In this chapter, written in honour of a much-respected scholar by two students whose Classical archaeological education fell entirely within the orbit of Snodgrass’ Cambridge, we argue that Philostratus’ Imagines offers a series of reflections pertinent to Anthony's long-standing concern with pictorial (non-)mediations of Homer. As we shall see, Philostratus’ opening – and highly programmatic – tableau of Scamander (Imag. I.1) gives voice to a painting that draws its theme and inspiration from Homer. In doing so, the passage prefigures some of the interpretative quandaries with which Anthony would grapple over seventeen centuries later.
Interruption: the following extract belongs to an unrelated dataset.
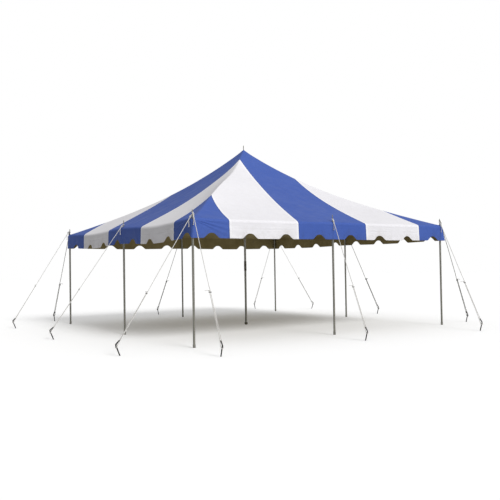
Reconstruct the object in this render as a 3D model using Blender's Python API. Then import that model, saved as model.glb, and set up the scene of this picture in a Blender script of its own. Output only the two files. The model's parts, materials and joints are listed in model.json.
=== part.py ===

Before explaining what we mean here, perhaps we should begin with a brief word about the Elder Philostratus. Born around ad 170, and with an active literary career that spanned the first half of the third century (mainly in Athens, it seems, but perhaps after an earlier spell in Rome), Philostratus is one of the finest prose writers of the so-called ‘Second Sophistic’. His written Greek (especially in the Imagines) is not easy: he frequently uses rare or antiquarian words, often delighting in punning formulations; like other Second Sophistic authors, Philostratus also alludes to a range of earlier writings in verse and prose (a good deal of it no longer extant to us), and across a broad spectrum of poetic, historical and philosophical genres. Philostratus is the main historian of the sophistic movement (in his two-book Lives of the Sophists). But he was also a pioneering writer of pre-Christian hagiography (in his eight-book Life of Apollonius of Tyana).